The evil is that all these questions will be approached when the time comes by men who will assume the possibility of further wars, men who will have enmity brooding in their hearts and who will be in a position to play with nations as their stakes, by men who have not freed themselves from a dependence upon militarism as the only guarantee of national security.

Unless the old order of diplomacy and inter­national policy is swept off the stage by the fury of this war, democracy and militarism will be left at hand-grips upon it and Europe will be doomed to the curse of an armed truce. We have suffered much these past two years. A whole generation of men has been obliterated. National wealth, so much needed to enrich the starved lives of our people, has been wasted. A burden of debt unsurpassed in the history of mankind has been accumulated. Problems of terrible import in the State and the workshop have been created. Is this all to go for naught?
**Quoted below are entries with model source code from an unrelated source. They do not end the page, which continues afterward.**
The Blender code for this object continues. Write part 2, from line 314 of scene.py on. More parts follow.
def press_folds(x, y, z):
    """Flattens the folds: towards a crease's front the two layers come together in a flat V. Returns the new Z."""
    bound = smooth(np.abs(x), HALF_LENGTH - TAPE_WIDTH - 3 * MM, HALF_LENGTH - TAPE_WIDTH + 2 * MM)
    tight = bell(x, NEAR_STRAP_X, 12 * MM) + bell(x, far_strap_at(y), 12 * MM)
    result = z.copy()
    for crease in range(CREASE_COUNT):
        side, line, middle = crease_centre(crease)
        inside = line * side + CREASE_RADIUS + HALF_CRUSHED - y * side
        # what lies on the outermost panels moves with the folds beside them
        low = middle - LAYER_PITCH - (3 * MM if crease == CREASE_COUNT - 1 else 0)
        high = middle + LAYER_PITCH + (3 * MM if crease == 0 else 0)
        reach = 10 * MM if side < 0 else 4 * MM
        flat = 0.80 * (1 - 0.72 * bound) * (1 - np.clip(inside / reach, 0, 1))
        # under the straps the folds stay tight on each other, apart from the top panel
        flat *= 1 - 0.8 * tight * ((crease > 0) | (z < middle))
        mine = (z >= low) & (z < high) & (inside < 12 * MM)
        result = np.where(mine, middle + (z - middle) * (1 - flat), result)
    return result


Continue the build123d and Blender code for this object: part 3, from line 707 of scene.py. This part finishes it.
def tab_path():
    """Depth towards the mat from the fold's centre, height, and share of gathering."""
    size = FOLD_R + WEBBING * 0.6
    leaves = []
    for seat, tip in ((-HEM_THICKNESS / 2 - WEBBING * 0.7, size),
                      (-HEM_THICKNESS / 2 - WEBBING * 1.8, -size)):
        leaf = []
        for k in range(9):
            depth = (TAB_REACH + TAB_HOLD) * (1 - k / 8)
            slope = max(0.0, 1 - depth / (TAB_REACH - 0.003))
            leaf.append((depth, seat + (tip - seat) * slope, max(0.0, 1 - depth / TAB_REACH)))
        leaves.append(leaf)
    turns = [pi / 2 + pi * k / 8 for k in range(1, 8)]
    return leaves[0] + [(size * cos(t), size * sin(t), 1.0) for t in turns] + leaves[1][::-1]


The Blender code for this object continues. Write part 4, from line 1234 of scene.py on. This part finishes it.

Is it "Ichabod" that we are writing on the gate­ways of the future? Is it "Failure" that the next generation will have to carve on the widely scattered graves of this?

These views may for the moment be unpopular. But they are Truth. They are gathered from the waysides of the past. From them, and from them alone, can we build worthy and abiding monuments upon the graves of the men who have fallen, and to build these monuments no sacrifice imposed upon us by the bitter passions of the moment is too great for us cheerfully to bear.